Voici une découverte qui pourrait décomplexer les gros dormeurs et autres afficionados de la sieste : même les IA ont régulièrement besoin de faire un petit somme.
Des chercheurs du Laboratoire national de Los Alamos, situé dans l'État du Nouveau-Mexique et rattaché à l'université de Californie, ont fait une intéressante découverte. Contrairement à beaucoup de dispositifs dits intelligents, susceptibles de fonctionner 24h sur 24 et 7 jours sur 7 sans jamais s’arrêter, les systèmes IA qui imitent le système nerveux central des êtres vivants ressentent, eux aussi, le besoin de dormir.

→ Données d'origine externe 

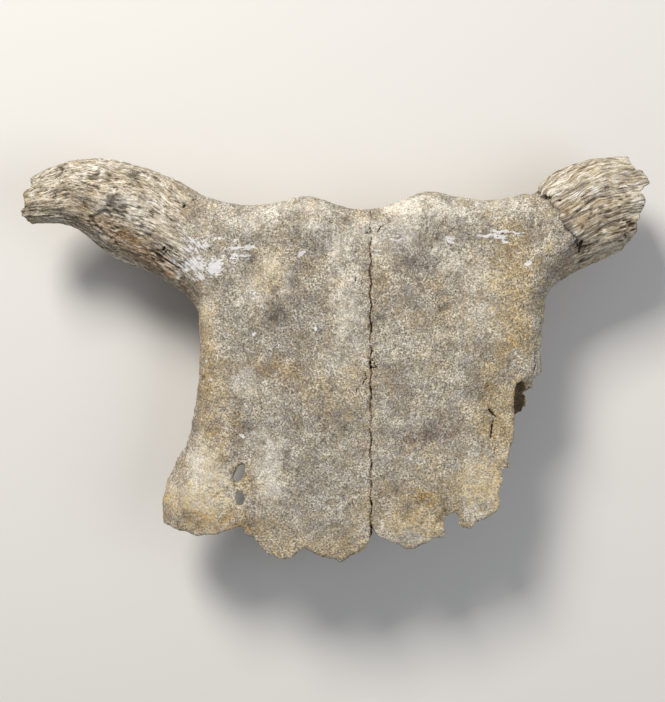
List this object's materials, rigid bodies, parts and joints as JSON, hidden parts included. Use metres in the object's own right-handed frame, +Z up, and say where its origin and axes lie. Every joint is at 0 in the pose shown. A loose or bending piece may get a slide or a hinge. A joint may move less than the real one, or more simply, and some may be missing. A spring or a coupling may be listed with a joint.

Parce qu'apprendre, c'est fatiguant
Ce phénomène se produit lorsque les chercheurs soumettent leurs réseaux neuronaux artificiels à un apprentissage non supervisé de type classification. Les systèmes doivent catégoriser des objets sans avoir eu d’exemples préalables auxquels se référer. Garrett Kenyon, neuroscientifique spécialisé dans l'informatique neuronal et auteur de l’étude, fait le parallèle suivant :
« C’est comme si vous soumettiez à un enfant de nombreuses images d’animaux inconnus et que vous lui demandiez de regrouper des images similaires. Il ne saura peut-être pas ce qu'est une antilope, mais il la placera dans une pile séparée de celle des lions ou des pingouins, par exemple ».
Et comme les enfants, les réseaux neuronaux finissent par devenir « instables » après une session d’apprentissage continue, « génèrent des imagines analogues à des hallucinations ». Le remède pour les stabiliser ? Le repos !
Comment dort un réseau neuronal artificiel ?
À cet instant, vous vous demandez sûrement comment endormir un réseau neuronal. Lui préparer un lit douillet ? Lui chanter une berceuse ? Lui débrancher brutalement son alimentation ? Aucune de ces méthodes. Comme pour notre cerveau, son sommeil est surtout une histoire d’ondes.
Heureusement moins réfractaires à s’endormir que certains humains, les réseaux neuronaux artificiels peuvent être directement plongés dans ce qui s’apparente, chez un être vivant, au sommeil profond ; c’est en tout cas dans cet état qu’ils se reposent le plus.
Physiquement, pour un humain, la phase de sommeil profond le cerveau se traduit par des ondes dont les fréquences varient de 0,5 à 4 Hz environ. Plongés dans un sommeil artificiel similaire, les neurones finissent par retrouver leur stabilité. En outre, cet assoupissement permet d’en réinitialiser certains, inactifs lors du lancement initial de la simulation.
Par ailleurs, comme mentionné ci-dessus, "éteindre" les réseaux neuronaux n’atténue par leur instabilité. Pire, cela les réinitialise, annule leurs précédents acquis, les rend comme amnésiques. Concrètement, ne plus les alimenter revient à les plonger dans un état de mort cérébrale, lequel se caractérise, pour un cerveau biologique, par l’absence d’ondes.
Toutes les IA ne dorment pas
Ce besoin de sommeil ne concerne pas toutes les IA, un terme un peu fourre-tout qui désigne en réalité des concepts très différents. Comme le rappelle Garrett Kenyon, il ne concerne pas les IA qui se cantonnent à des activités très spécifiques, comme le deep learning. C’est l’opposition entre l’intelligence artificielle dite forte, ou générale, et l’intelligence artificielle faible. Inutile d’accorder régulièrement des nuits de sommeil à votre PC donc ; il n’en a pas besoin et cela ne le rendra pas plus intelligent !
Êtres vivants ou entité artificielle, aucun système neuronal ne semble donc pouvoir faire l’économie d’un bon sommeil réparateur. Grâce à leurs similitudes avec le cerveau humain, ces systèmes artificiels enrichiront certainement nos connaissances sur notre propre système biologique. Et qui sait, dans quelques décennies, lorsque des IA de ce genre seront implémentées dans nos objets du quotidien, votre voiture vous remerciera peut-être de l’avoir laissée dormir au chaud dans le garage plutôt que dans la rue.